3. Where an attorney for an estate, in an action against it, failed to explain his delay in having a statement and amendments, on a motion for a new trial, presented for settlement, embodied in the statement, and evidence of such fact was given in fixing his compensation for services to the estate, an argument thereon may be made for the first time on appeal from the order fixing the compensation.

4. Where an attorney for an estate in an ac tion against it appointed a day too late for presentation for settlement of a statement and amendments on a motion for a new trial, and failed to explain the delay, so that an appeal based thereon was dismissed, and judgment rendered against the estate, such facts constituted negligence, and should be considered in fixing the attorney's compensation for services to the estate.

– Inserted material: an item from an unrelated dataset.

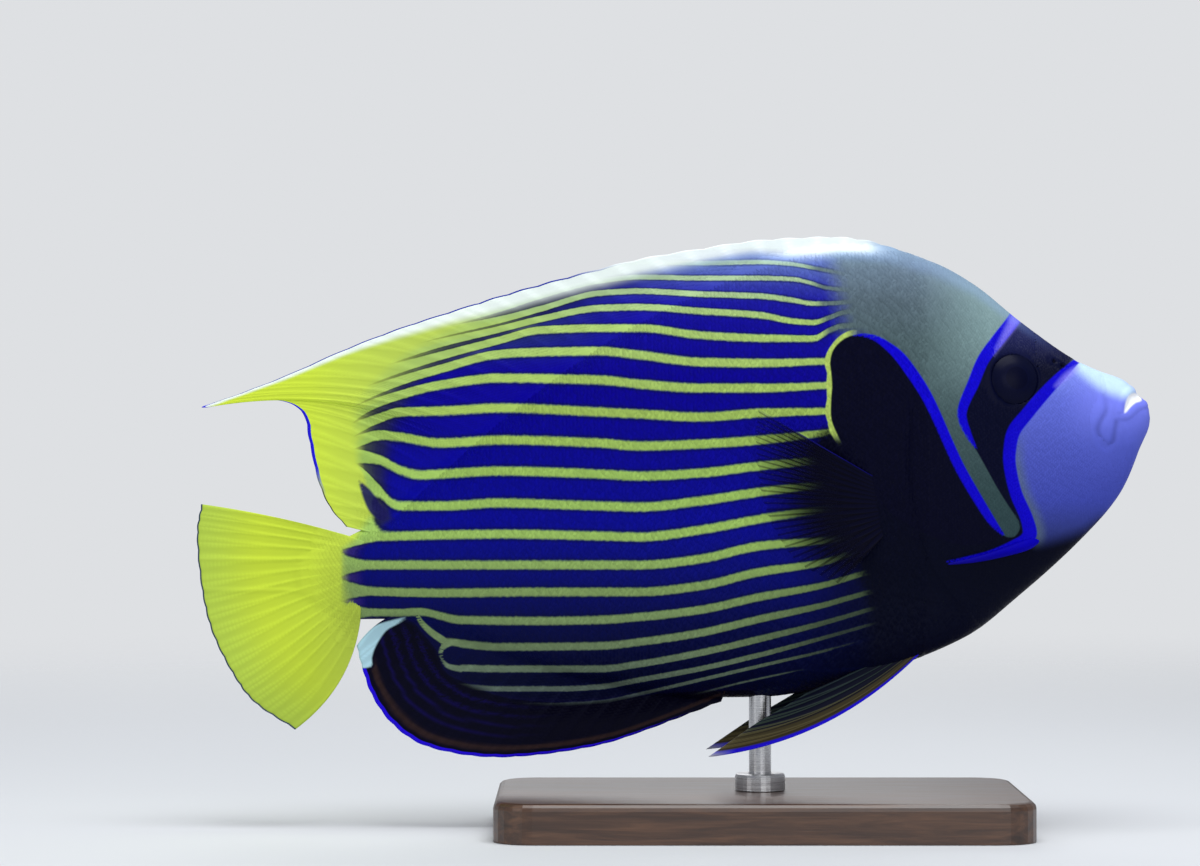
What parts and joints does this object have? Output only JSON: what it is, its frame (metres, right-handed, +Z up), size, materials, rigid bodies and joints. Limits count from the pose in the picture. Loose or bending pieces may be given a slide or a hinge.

Department 2. Appeal from superior court, Nevada county; F. T. Nilon, Judge.

On the settlement of the account of the executors of the estate of W. H. Kruger, deceased, a fee was allowed the attorney for the estate, and from the decree fixing the amount certain heirs and legatees appeal. Reversed.

Fred T. Searls and Geo. T. Wright, for ap pellants. P. F. Simonds, for respondent.

TEMPLE, J. This is an appeal from a decree settling the sixth account of the executors, and the appellants seek to reverse the order or decree as to the allowance of the sum of $6,000 for legal services rendered the executors. The attorney was employed in 1891, with the understanding that he should render such services as the executors might require, and that he should receive such compensation for his services as the court should deem reasonable,-meaning, no doubt, such sum as the court would allow to the executors. Upon the settlement of the fifth annual account, one of the executors asked the court to fix the value of the legal services rendered, which the court then did. From that order the present appellants appealed to this court, and the order was reversed on the ground that the claim for an allowance of an attorney's fee was not contained in the account as filed, and those interested in the estate had no notice that such allowance would be made. 123 Cal. 391, 55 Pac. 1056. After filing the remittitur from this court on that appeal, the sixth account was filed, in which the statement was contained that the attorney was entitled to be paid a reasonable fee for valuable services rendered by him, such fee to be fixed by the court on that settlement. Upon the day for such settlement the appellants, who claim to be the heirs and legatees of the decedent, objected to the allowance of any attorney's fee, on the ground, substantially, that the estate had been injured by the negligent performance of duty by the attorney in a sum far exceeding the claim made on behalf of the attorney. The court allowed as an attorney's fee $6,000, which ruling the appellants claim is not sustained by the evidence.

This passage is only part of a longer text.